Fifthly, The Prophet (peace and blessings of Allah be upon him) said that the du’a from ‘Asr to Maghrib on Friday is one of the blessed times in which it is most likely to be answered. Since the time after ‘Asr till Maghrib, during the shorter days of the year in the United Kingdom, is so small, the effective time we seek to make that assured dua  is much easier to achieve.

Sixthly, acts of worship which are restricted by time have a higher reward in terms of the percentage of time spent in worshipping. So if someone only has one hour to do his evening adhkaar – the percentage of time in that evening that he spends in performing this worship is much higher than when he does the same in his summer evenings. For instance, since the nights are very short in the summer period, the reward for praying the whole of the night is achieved simply by standing for quite a short time. The opportunity of a lifetime!

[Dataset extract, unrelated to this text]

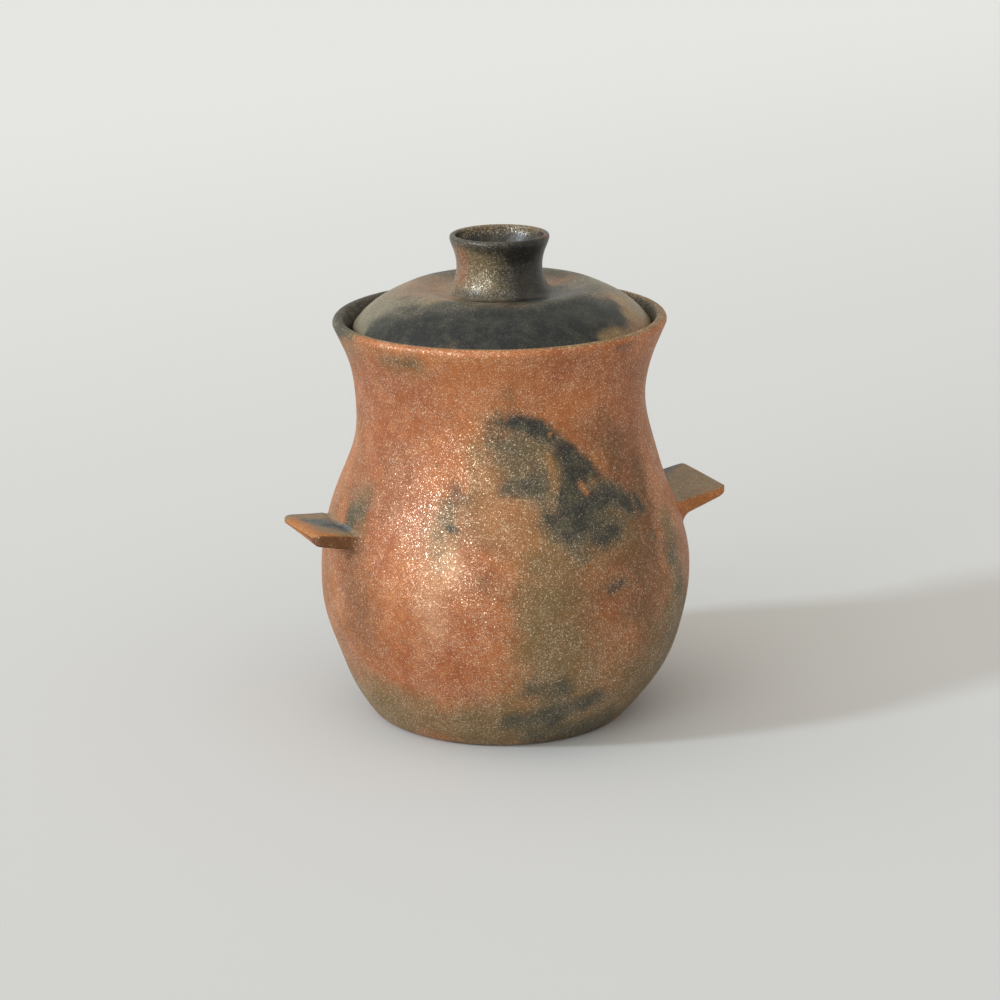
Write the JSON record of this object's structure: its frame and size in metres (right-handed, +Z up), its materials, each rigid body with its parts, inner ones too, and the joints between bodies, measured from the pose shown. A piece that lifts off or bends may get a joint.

Seventhly, how many times do we hear ourselves bemoaning the terrible weather that the United Kingdom has? It snows in the summer, we get heat waves in the winter and to top it all off it rains throughout the year! But is complaining about the weather, which is by Allah’s decree, in fact a complaint to the Most High? We need to realise the weather is from the many bounties of Allah and seek from its opportunities in order to raise our taqwa. I will always remember when a respected shaykh from the Middle-East visited the United Kingdom and it began to rain. As the Muslims all rushed for cover, the shaykh, ran out into the rain and began to cry profusely and make du’a. Later he told us, “In my country, we sometimes get rain just once a year. The Muslims in the United Kingdom are blessed with this opportunity of washing away their sins and thanking Allah for these blessings,” As our Prophet (peace and blessings of Allah be upon him) said: “Two are the du’as that are never returned unanswered: the dua made when the prayer is being called, and at the time of rainfall.” [7] Yet it is common practice for us to complain that the weather is bad when it is raining – How much more mistaken can we be?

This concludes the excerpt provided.